>> Begin GIVEN DATA

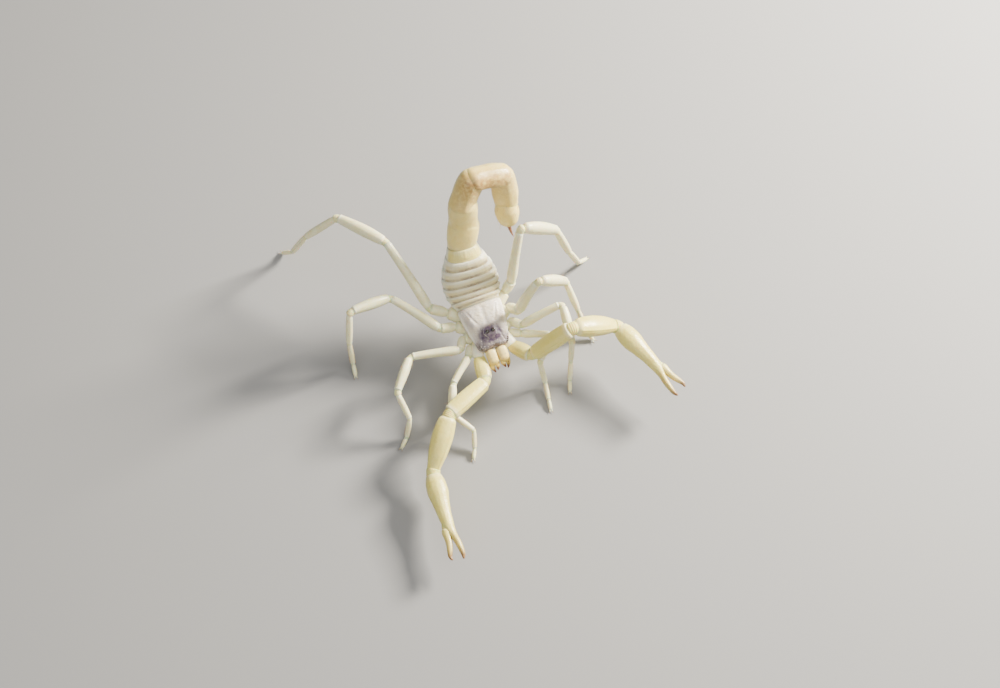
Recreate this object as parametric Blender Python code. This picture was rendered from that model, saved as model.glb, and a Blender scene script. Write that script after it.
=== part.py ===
"""A life-size desert scorpion, standing on its eight feet with its tail arched. Metres, +Z up.

The head points along -Y and the animal's left side is +X. Each plate or limb piece is one closed solid.
"""

import math

import bmesh
import bpy
from mathutils import Matrix, Vector

MM = 0.001
GAP = 0.25 * MM

# The body's place: the middle of the head shield, above the floor, with its front end low.
HEAD_HEIGHT = 6.7 * MM
HEAD_ASIDE = 0.3 * MM
HEAD_PITCH = 15

CARAPACE_LENGTH = 7.1 * MM
CARAPACE_FRONT_WIDTH = 4.5 * MM
CARAPACE_BACK_WIDTH = 6.7 * MM
CARAPACE_HEIGHT = 1.45 * MM
CARAPACE_CUT = -0.3 * MM
TUBERCLE_BACK = 2.5 * MM
EYE_RADIUS = 0.3 * MM
EYE_SPREAD = 0.42 * MM
EYE_LIFT = 0.02 * MM

CHELICERA_LENGTH = 3.3 * MM
CHELICERA_WIDTH = 1.45 * MM
CHELICERA_ROOT = (0.80, -0.10)
CHELICERA_TIP = (0.78, -0.75)

# The breastplate between the leg roots, and the inner ends of those roots.
STERNUM_LENGTH = 7.0 * MM
STERNUM_FRONT = -3.6 * MM
STERNUM_HALF_WIDTHS = (1.5, 2.0, 2.3)
STERNUM_HALF_HEIGHT = 0.6 * MM
UNDERSIDE = -1.2
COXA_INNER = 1.8
COXA_CLEARANCE = 0.65 * MM
COXA_SHARE = 0.52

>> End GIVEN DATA

Word for word, restate all of the data shown above.

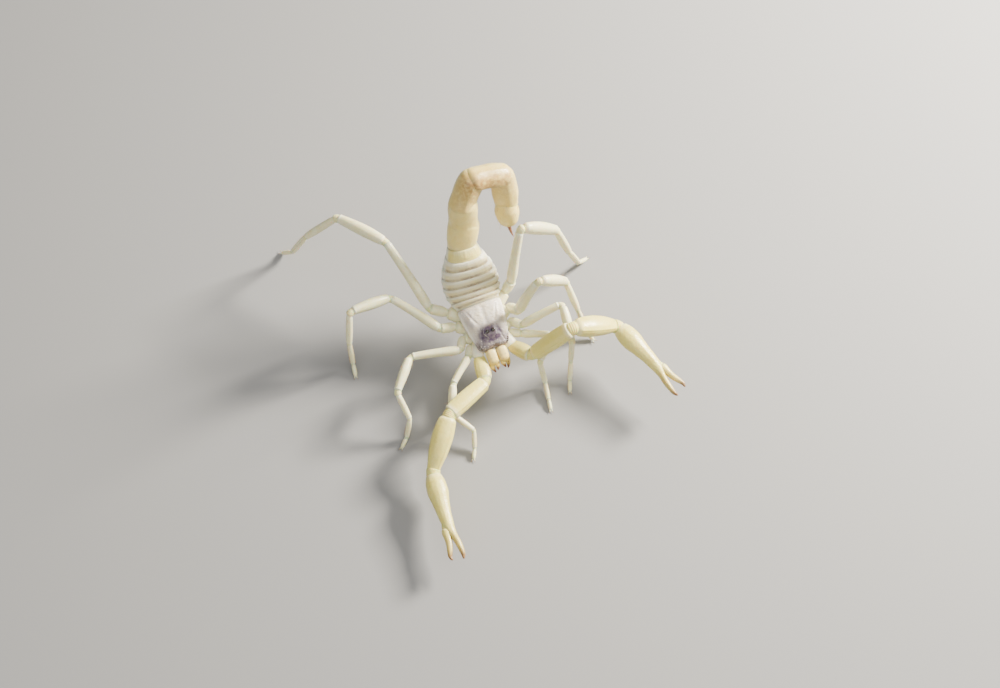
Recreate this object as parametric Blender Python code. This picture was rendered from that model, saved as model.glb, and a Blender scene script. Write that script after it.
=== part.py ===
"""A life-size desert scorpion, standing on its eight feet with its tail arched. Metres, +Z up.

The head points along -Y and the animal's left side is +X. Each plate or limb piece is one closed solid.
"""

import math

import bmesh
import bpy
from mathutils import Matrix, Vector

MM = 0.001
GAP = 0.25 * MM

# The body's place: the middle of the head shield, above the floor, with its front end low.
HEAD_HEIGHT = 6.7 * MM
HEAD_ASIDE = 0.3 * MM
HEAD_PITCH = 15

CARAPACE_LENGTH = 7.1 * MM
CARAPACE_FRONT_WIDTH = 4.5 * MM
CARAPACE_BACK_WIDTH = 6.7 * MM
CARAPACE_HEIGHT = 1.45 * MM
CARAPACE_CUT = -0.3 * MM
TUBERCLE_BACK = 2.5 * MM
EYE_RADIUS = 0.3 * MM
EYE_SPREAD = 0.42 * MM
EYE_LIFT = 0.02 * MM

CHELICERA_LENGTH = 3.3 * MM
CHELICERA_WIDTH = 1.45 * MM
CHELICERA_ROOT = (0.80, -0.10)
CHELICERA_TIP = (0.78, -0.75)

# The breastplate between the leg roots, and the inner ends of those roots.
STERNUM_LENGTH = 7.0 * MM
STERNUM_FRONT = -3.6 * MM
STERNUM_HALF_WIDTHS = (1.5, 2.0, 2.3)
STERNUM_HALF_HEIGHT = 0.6 * MM
UNDERSIDE = -1.2
COXA_INNER = 1.8
COXA_CLEARANCE = 0.65 * MM
COXA_SHARE = 0.52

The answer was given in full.